Generate a time sequence of aberations based on sinusoidal variation of the input aberation

aber = the base aberation

sauce.init(nw=52, verbose=1)

This initializes the mode sets, mode command vector sets, and self- and cross-integral matrices to support parameter matrix generation for rtc. The calculations take several minutes

sauce.light(q='on')

Turn on or off the simulated light source. Argument: ‘on’ or ‘off’

sauce.load(dir=None)

Read the reconstructor support matrices from disk files. The directory from which it reads is the default one for such matrices, unless the argument dir is given

sauce.pattern(kind, pos=(0, 0))

pattern(kind,pos=(0,0)) creates a pattern of phase on the fine grid.

kind = “cross” or “poke” pos = position of the poke

Note that the optional pos argument is (x,y) counter to python row = y because sauce will use a transposed umap

sauce.save(dir=None)

Save the generated reconstructor support matrices to disk files. The directory is the default one for such matrices, unless the argument dir is given.

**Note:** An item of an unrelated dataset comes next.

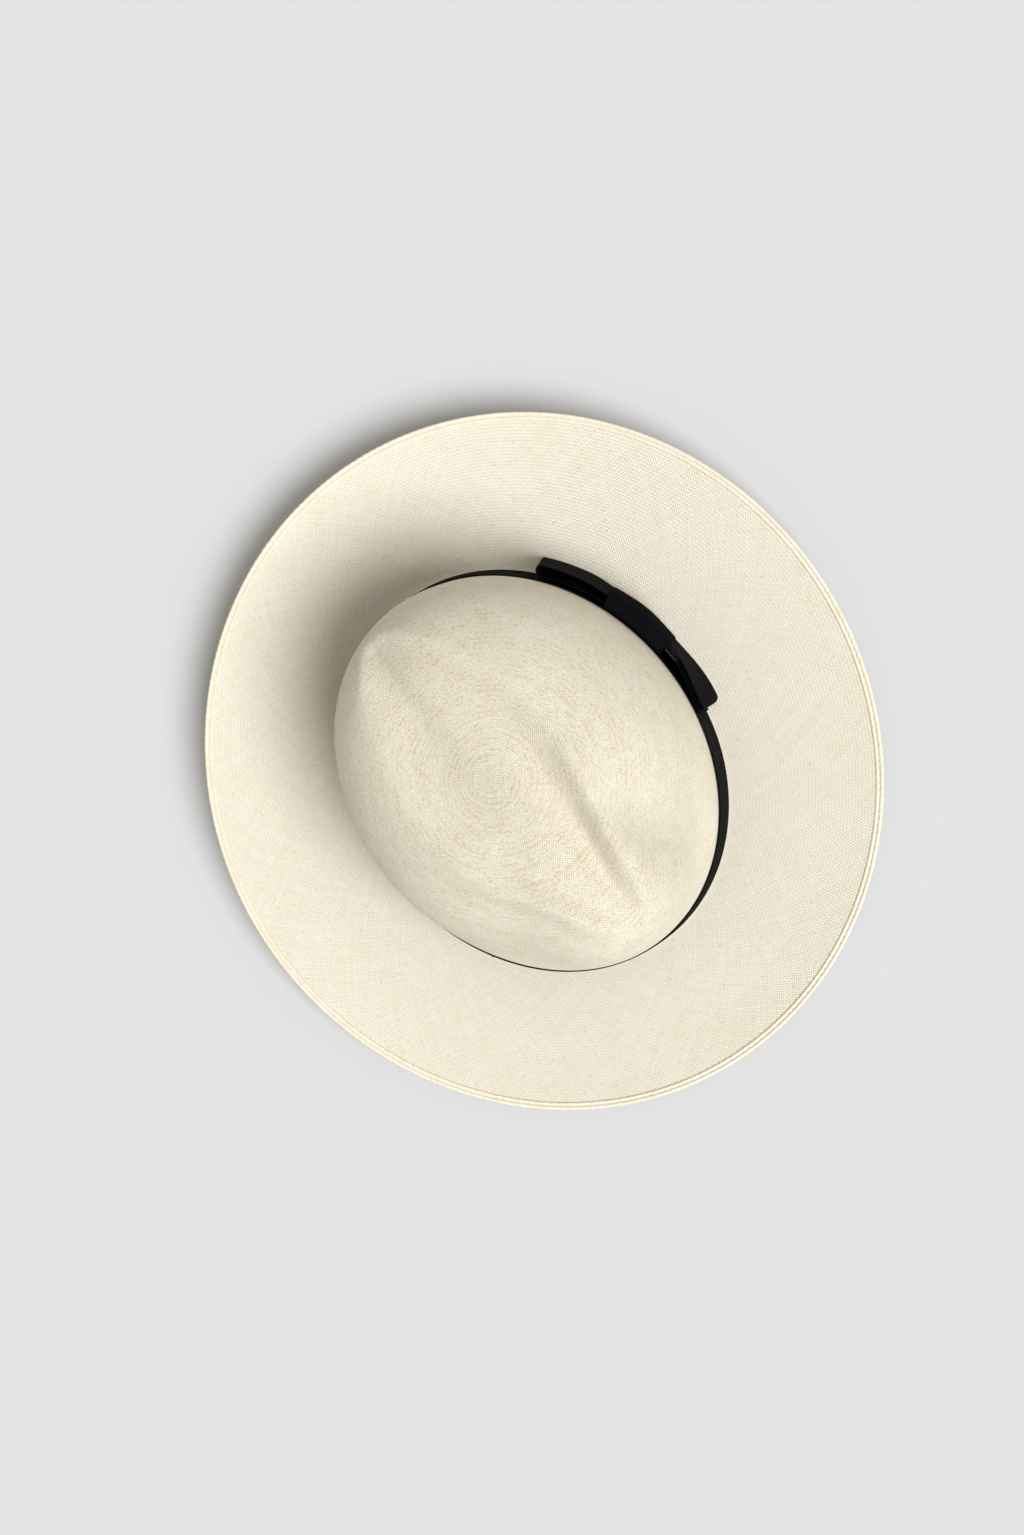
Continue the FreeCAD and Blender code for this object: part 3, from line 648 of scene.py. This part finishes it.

sauce.tweeter(a_vec, old=False)

Generate the wavefront phase on Sauce’s pre-defined fine grid given the set of actuator commands, a

a = actuator commands in a 32 x 32 numpy array, given in the natural units

of the DM driver, ranging from 0 to 65535

returns the wavefront on a n_fine x n_fine grid at du_fine sampling, in

units of radians at 589 nm wavelength

sauce.tweeterModes(verbose=0)

produce the tweeter mode set, given a set of actuator vectors defining the modes. The mode set is defined on the sauce fine grid

sauce.tweeterPokes(sigma=1.4)

generate a generic poke for the tweeter and a set of tweeter locations on the sauce fine grid

sauce.tweeter_oldVersion(a)

Generate the wavefront phase on Sauce’s pre-defined fine grid given the set of actuator commands, a

a = actuator commands in a 32 x 32 numpy array, given in the natural units

of the DM driver, ranging from 0 to 65535

returns the wavefront on a n_fine x n_fine grid at du_fine sampling, in

units of radians at 589 nm wavelength

sauce.update_tweeter()

provides the callback for dpio2_simulator’s DPIO2_CMD_DMA_START call

sauce.update_woofer(aw)

provides the callback for the virtual woofer server <woofer_client.virtual_woofer_server> in sumulate mode

sauce.wfs(s)

Create the Hartmann sensor CCD image given the phase of the wavefront

s = the phase on Sauce’s pre-defined fine grid (n_fine x n_fine at du_fine sampling), in units of radians at 589 nm wavelength Returns the 160x160 CCD image

You will have to normalize the CCD image to any brightness you like but it will have to be in the range of ‘uint16’ if it is sent to the rtc

sauce.woofer(a)

Generate the wavefront phase on Sauce’s pre-defined fine grid given the set of woofer actuator commands, a

a must be a 52-element list

sauce.wooferModes(nmodes=52, verbose=0)

create the woofer modes on the fine grid, given the set of woofer mode vectors already in the woof object

sauce.wooferPokes(verbose=0)

resample the woofer pokes on sauce’s fine grid (du_fine) given the woofer object’s sampling (woof.dx)

sauce.zernset(n)

Generate a set of Zernike screens up to 5th order

n = size of screen (n,n)

sauce.zeropad(u, n)

r = zeropad(u,n)

Zero-pad the array by centering it in a larger array and padding with zeros

u - original array n - size of new array (2-tuple)

sauce.zeropad_a(u, n)

This is a special zero-pad that assumes the data is initially centered with 0,0 in the middle of the array but in the end is centered with 0,0 at the corner of the array. Tricky, so use this only internally.